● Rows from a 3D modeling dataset
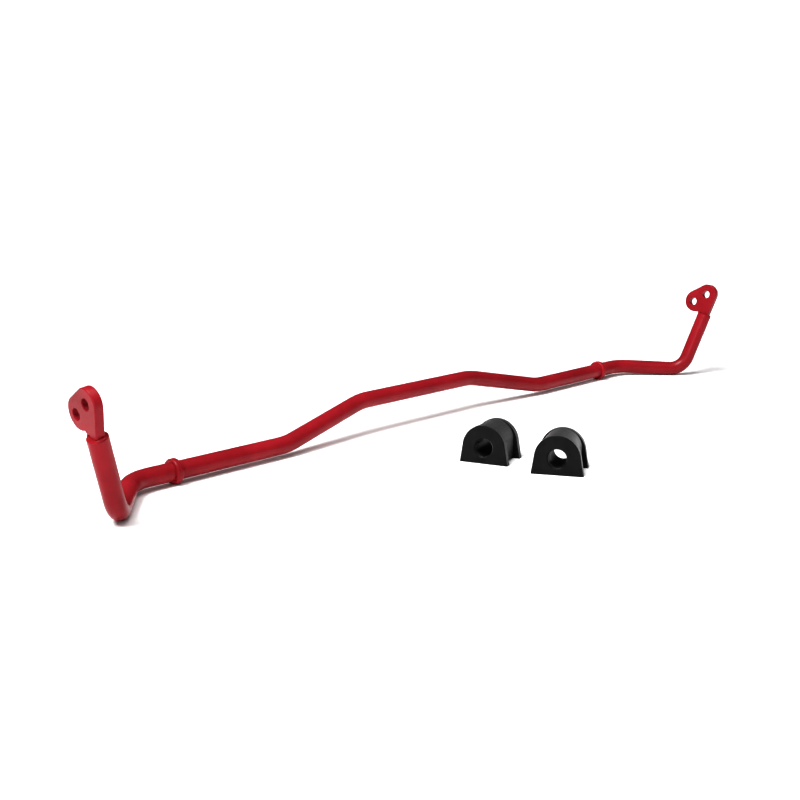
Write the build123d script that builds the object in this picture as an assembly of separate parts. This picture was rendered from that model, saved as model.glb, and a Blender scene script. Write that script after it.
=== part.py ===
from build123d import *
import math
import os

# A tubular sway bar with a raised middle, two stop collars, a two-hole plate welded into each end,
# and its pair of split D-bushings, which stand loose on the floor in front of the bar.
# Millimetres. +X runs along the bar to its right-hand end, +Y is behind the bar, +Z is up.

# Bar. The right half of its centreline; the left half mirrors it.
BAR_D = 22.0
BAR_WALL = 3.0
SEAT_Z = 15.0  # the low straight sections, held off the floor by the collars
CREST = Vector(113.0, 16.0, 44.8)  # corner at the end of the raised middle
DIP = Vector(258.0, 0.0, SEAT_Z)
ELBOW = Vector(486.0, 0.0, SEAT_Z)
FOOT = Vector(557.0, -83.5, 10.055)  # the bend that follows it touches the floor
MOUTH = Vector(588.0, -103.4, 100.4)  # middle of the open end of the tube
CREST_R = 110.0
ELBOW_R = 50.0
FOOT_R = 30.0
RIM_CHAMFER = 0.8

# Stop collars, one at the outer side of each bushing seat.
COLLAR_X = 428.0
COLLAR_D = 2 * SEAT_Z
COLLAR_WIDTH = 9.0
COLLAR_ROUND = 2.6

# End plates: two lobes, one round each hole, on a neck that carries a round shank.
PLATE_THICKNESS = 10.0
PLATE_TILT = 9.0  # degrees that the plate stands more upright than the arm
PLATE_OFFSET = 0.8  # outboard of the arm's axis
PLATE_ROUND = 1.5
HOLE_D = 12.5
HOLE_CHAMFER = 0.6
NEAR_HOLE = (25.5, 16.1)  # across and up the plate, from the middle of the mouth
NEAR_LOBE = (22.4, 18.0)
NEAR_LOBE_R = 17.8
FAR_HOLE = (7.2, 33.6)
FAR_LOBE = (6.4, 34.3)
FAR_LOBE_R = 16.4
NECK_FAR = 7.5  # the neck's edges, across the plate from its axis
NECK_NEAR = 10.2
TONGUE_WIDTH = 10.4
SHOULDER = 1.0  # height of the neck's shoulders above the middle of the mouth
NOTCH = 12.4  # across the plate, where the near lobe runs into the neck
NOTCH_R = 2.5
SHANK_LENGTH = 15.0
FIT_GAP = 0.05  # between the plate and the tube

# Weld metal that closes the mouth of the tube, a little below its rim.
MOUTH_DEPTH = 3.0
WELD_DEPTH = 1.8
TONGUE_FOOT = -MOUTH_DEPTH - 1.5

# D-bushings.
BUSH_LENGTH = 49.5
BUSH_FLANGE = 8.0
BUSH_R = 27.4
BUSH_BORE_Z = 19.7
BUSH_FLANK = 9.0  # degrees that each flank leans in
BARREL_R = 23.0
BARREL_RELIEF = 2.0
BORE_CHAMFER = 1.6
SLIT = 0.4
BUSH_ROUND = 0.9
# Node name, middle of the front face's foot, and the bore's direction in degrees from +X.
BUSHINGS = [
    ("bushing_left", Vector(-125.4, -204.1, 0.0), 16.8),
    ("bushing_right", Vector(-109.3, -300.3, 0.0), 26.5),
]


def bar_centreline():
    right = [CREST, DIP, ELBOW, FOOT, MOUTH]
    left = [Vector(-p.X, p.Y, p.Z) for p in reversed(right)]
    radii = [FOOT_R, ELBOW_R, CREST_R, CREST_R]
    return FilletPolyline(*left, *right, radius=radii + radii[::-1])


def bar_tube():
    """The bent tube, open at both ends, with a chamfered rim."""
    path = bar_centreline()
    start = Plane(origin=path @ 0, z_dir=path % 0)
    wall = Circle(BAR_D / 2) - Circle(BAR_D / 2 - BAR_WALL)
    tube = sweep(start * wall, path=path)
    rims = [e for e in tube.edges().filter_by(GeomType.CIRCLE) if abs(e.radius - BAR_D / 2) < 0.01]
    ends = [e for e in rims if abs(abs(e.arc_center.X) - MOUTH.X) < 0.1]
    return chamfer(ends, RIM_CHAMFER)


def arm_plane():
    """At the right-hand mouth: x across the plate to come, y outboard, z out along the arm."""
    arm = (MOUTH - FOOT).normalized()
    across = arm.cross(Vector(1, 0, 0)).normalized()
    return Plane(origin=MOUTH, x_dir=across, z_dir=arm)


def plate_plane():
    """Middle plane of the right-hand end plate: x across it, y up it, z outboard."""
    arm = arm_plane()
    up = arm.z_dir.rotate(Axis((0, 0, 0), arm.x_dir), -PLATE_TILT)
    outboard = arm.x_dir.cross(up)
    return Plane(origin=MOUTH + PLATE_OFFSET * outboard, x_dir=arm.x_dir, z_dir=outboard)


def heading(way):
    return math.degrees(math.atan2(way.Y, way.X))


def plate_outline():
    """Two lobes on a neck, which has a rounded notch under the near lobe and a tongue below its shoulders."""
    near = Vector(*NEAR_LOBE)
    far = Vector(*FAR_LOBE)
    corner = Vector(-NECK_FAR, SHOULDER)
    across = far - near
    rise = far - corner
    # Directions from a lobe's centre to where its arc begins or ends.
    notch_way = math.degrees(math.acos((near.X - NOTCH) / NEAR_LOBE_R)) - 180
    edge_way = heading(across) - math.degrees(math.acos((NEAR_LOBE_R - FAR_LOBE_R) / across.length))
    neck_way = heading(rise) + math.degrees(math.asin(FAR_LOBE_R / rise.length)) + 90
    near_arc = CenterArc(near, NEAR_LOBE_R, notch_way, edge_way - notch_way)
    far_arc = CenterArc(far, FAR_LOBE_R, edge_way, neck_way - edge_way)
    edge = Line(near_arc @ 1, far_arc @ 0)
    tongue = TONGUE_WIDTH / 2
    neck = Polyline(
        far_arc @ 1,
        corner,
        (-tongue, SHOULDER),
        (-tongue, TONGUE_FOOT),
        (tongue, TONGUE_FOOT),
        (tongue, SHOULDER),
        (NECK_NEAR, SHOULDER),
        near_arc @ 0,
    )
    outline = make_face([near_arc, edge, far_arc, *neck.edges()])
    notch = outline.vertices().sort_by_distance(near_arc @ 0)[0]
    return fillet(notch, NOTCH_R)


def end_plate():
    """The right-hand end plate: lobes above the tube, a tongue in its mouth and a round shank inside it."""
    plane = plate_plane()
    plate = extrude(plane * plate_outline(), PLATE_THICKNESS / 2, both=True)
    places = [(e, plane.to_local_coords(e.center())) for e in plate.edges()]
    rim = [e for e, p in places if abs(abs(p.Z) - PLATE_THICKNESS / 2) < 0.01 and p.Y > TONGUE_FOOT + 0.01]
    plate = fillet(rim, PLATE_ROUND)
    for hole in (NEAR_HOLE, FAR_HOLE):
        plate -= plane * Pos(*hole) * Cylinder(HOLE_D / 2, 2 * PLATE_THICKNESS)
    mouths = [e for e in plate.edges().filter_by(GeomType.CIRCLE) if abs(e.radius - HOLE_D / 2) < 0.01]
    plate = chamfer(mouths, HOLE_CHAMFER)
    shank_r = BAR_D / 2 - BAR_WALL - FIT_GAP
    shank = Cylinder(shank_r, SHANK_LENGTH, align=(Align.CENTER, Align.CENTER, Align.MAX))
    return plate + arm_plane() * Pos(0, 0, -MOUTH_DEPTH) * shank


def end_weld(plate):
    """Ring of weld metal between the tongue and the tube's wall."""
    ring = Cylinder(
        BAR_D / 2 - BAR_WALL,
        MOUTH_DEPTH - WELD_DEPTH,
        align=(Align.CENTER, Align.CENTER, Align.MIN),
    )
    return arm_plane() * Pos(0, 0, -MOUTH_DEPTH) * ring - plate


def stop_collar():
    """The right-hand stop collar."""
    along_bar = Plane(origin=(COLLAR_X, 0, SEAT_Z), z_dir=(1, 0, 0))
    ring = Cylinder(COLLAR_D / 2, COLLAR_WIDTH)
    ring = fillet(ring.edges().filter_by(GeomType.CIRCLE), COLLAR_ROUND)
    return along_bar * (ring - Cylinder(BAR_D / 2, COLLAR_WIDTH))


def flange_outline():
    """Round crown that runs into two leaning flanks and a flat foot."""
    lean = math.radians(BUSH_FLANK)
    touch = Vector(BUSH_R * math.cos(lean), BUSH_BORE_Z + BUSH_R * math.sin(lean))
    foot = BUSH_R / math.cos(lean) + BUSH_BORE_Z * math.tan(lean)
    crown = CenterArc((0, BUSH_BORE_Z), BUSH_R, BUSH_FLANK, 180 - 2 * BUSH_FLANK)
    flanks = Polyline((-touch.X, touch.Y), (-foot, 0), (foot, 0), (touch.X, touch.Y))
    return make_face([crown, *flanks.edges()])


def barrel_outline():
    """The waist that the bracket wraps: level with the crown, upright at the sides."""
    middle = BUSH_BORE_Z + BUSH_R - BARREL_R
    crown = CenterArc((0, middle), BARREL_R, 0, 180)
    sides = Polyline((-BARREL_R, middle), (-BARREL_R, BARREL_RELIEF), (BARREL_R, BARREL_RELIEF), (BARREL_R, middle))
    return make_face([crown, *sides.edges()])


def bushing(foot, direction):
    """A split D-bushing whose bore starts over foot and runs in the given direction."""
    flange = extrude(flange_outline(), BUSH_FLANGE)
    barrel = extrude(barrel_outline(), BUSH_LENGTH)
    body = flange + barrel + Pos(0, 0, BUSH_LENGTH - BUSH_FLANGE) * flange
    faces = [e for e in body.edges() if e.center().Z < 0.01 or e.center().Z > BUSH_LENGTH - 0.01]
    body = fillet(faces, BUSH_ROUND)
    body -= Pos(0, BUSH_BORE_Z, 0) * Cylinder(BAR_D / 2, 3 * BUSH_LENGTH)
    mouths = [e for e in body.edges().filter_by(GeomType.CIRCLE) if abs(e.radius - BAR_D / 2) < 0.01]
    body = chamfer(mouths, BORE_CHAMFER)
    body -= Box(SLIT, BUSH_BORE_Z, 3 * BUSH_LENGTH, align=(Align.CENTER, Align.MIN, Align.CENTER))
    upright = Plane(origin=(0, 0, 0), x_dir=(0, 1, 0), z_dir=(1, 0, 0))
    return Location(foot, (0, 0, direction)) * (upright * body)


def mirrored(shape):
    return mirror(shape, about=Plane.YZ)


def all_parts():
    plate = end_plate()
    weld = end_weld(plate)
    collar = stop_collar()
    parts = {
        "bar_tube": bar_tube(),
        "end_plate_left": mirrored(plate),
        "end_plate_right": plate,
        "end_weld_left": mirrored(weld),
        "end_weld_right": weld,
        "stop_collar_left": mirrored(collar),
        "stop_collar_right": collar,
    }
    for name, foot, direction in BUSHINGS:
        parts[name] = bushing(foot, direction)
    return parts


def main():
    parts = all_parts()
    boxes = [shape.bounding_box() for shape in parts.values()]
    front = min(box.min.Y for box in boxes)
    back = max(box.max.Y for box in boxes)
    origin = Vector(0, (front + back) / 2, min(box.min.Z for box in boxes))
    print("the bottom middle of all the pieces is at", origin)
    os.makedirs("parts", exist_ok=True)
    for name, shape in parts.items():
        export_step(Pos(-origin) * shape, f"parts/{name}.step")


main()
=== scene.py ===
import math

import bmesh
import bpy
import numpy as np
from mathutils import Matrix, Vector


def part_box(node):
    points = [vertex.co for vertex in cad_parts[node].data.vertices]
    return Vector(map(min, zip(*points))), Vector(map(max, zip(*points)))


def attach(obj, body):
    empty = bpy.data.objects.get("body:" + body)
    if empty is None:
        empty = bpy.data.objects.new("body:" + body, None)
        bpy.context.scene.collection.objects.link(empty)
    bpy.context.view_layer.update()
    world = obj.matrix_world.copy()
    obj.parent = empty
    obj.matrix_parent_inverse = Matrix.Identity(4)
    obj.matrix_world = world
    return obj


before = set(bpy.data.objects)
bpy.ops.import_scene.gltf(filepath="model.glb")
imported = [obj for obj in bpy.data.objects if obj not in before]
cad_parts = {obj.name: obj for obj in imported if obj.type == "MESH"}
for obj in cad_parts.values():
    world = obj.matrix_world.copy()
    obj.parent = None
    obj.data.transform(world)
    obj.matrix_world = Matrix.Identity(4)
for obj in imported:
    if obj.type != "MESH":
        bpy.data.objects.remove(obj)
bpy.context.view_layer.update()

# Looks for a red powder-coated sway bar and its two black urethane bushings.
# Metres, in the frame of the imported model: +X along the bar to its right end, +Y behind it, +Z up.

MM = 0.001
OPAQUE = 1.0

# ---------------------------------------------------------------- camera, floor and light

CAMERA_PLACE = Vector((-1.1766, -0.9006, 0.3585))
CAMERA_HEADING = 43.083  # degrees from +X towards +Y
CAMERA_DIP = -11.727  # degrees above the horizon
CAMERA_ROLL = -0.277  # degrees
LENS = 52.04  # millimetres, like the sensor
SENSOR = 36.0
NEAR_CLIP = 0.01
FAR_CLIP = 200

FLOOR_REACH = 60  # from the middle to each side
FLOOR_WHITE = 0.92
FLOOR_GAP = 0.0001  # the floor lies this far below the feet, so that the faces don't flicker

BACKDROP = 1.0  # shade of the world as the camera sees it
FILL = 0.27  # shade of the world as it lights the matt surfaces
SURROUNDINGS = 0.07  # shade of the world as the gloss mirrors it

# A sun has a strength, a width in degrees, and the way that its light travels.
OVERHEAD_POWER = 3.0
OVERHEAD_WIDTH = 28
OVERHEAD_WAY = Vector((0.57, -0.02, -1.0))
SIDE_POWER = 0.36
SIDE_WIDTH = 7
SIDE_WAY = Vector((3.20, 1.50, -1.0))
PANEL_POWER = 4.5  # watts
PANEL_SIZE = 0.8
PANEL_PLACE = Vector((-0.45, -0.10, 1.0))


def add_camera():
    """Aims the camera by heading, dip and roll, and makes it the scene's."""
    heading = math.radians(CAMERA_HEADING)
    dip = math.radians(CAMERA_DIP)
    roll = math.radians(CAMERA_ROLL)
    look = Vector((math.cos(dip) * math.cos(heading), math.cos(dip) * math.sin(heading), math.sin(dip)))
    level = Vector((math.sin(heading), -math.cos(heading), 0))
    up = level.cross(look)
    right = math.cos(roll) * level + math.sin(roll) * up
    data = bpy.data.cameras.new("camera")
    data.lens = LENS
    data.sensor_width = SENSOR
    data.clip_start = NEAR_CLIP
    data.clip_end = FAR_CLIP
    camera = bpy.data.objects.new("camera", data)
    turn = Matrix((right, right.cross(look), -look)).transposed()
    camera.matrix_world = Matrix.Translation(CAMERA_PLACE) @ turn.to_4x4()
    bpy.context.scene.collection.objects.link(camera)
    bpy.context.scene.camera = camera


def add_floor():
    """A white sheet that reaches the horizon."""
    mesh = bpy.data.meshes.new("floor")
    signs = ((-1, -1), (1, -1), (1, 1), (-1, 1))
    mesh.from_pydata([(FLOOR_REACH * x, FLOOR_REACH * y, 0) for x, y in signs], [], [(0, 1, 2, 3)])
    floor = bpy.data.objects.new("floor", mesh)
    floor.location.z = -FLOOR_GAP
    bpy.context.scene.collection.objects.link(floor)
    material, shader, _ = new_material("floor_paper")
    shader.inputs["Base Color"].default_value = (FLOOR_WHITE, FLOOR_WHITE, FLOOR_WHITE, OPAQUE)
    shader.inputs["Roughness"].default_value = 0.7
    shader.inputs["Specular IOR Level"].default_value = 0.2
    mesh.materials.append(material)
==
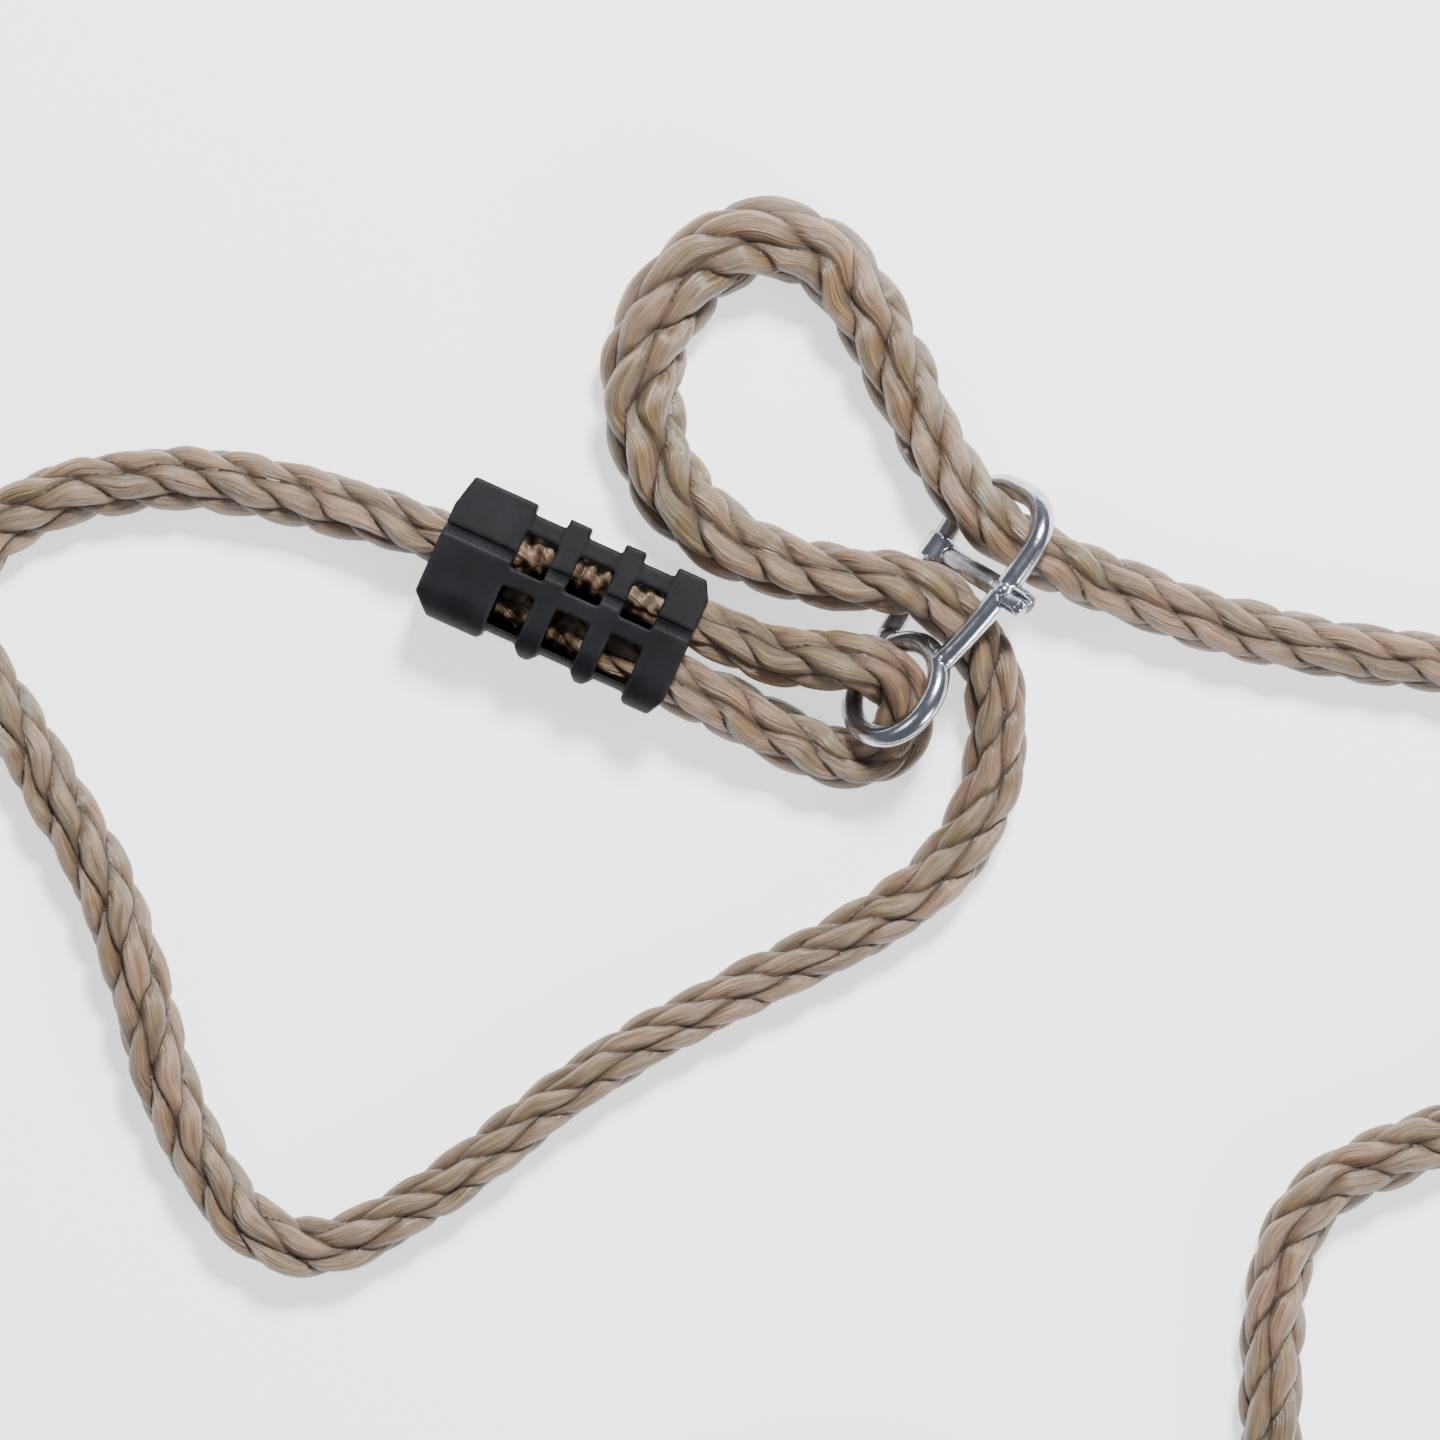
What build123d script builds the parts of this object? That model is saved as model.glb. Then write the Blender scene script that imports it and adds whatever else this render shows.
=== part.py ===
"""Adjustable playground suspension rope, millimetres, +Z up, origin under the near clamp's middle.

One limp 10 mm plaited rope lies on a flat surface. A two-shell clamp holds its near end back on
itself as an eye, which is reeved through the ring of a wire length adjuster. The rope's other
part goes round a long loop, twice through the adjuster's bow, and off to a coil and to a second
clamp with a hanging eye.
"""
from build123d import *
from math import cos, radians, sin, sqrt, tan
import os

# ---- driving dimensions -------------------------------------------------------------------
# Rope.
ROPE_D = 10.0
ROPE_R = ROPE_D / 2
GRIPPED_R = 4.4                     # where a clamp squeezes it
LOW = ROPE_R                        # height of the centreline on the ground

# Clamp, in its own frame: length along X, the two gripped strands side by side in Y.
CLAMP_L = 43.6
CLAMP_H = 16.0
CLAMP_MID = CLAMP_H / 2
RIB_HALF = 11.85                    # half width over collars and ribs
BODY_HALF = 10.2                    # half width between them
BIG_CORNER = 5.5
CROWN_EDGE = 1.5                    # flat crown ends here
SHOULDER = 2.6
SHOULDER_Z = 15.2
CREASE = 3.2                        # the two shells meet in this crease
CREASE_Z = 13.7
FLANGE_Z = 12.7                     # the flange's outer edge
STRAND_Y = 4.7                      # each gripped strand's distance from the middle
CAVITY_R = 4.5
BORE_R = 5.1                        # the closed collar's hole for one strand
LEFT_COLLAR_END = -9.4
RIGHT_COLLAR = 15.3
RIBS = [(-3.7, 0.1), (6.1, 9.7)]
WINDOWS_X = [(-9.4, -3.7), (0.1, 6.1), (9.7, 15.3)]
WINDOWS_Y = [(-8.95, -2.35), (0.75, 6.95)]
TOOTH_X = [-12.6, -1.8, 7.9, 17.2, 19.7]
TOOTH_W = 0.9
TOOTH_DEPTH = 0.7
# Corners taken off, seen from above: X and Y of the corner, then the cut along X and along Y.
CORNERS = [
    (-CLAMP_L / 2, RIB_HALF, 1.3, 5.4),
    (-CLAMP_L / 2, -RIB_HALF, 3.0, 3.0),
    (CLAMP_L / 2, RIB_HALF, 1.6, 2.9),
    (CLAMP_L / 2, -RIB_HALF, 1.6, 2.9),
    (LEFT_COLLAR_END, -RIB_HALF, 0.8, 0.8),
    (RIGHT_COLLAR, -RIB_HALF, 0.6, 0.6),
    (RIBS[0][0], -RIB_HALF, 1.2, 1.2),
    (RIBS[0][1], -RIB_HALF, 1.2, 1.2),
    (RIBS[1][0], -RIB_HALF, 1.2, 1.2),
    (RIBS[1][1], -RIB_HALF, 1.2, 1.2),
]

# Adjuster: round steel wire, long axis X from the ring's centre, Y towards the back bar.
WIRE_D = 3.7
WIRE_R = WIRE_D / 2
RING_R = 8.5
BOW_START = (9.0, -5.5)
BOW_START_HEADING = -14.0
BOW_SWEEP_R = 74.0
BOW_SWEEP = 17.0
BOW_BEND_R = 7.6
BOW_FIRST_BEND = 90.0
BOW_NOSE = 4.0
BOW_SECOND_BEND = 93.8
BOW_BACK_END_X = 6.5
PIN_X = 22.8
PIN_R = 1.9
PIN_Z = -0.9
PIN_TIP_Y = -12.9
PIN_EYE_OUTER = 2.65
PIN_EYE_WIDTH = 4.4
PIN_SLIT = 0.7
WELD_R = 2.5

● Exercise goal
The lines from the one containing "collar = stop_collar()" to the one containing "floor and light", both included, are to be extracted exactly; give no other line.

● Solution to this task
    collar = stop_collar()
    parts = {
        "bar_tube": bar_tube(),
        "end_plate_left": mirrored(plate),
        "end_plate_right": plate,
        "end_weld_left": mirrored(weld),
        "end_weld_right": weld,
        "stop_collar_left": mirrored(collar),
        "stop_collar_right": collar,
    }
    for name, foot, direction in BUSHINGS:
        parts[name] = bushing(foot, direction)
    return parts


def main():
    parts = all_parts()
    boxes = [shape.bounding_box() for shape in parts.values()]
    front = min(box.min.Y for box in boxes)
    back = max(box.max.Y for box in boxes)
    origin = Vector(0, (front + back) / 2, min(box.min.Z for box in boxes))
    print("the bottom middle of all the pieces is at", origin)
    os.makedirs("parts", exist_ok=True)
    for name, shape in parts.items():
        export_step(Pos(-origin) * shape, f"parts/{name}.step")


main()
=== scene.py ===
import math

import bmesh
import bpy
import numpy as np
from mathutils import Matrix, Vector


def part_box(node):
    points = [vertex.co for vertex in cad_parts[node].data.vertices]
    return Vector(map(min, zip(*points))), Vector(map(max, zip(*points)))


def attach(obj, body):
    empty = bpy.data.objects.get("body:" + body)
    if empty is None:
        empty = bpy.data.objects.new("body:" + body, None)
        bpy.context.scene.collection.objects.link(empty)
    bpy.context.view_layer.update()
    world = obj.matrix_world.copy()
    obj.parent = empty
    obj.matrix_parent_inverse = Matrix.Identity(4)
    obj.matrix_world = world
    return obj


before = set(bpy.data.objects)
bpy.ops.import_scene.gltf(filepath="model.glb")
imported = [obj for obj in bpy.data.objects if obj not in before]
cad_parts = {obj.name: obj for obj in imported if obj.type == "MESH"}
for obj in cad_parts.values():
    world = obj.matrix_world.copy()
    obj.parent = None
    obj.data.transform(world)
    obj.matrix_world = Matrix.Identity(4)
for obj in imported:
    if obj.type != "MESH":
        bpy.data.objects.remove(obj)
bpy.context.view_layer.update()

# Looks for a red powder-coated sway bar and its two black urethane bushings.
# Metres, in the frame of the imported model: +X along the bar to its right end, +Y behind it, +Z up.

MM = 0.001
OPAQUE = 1.0

# ---------------------------------------------------------------- camera, floor and light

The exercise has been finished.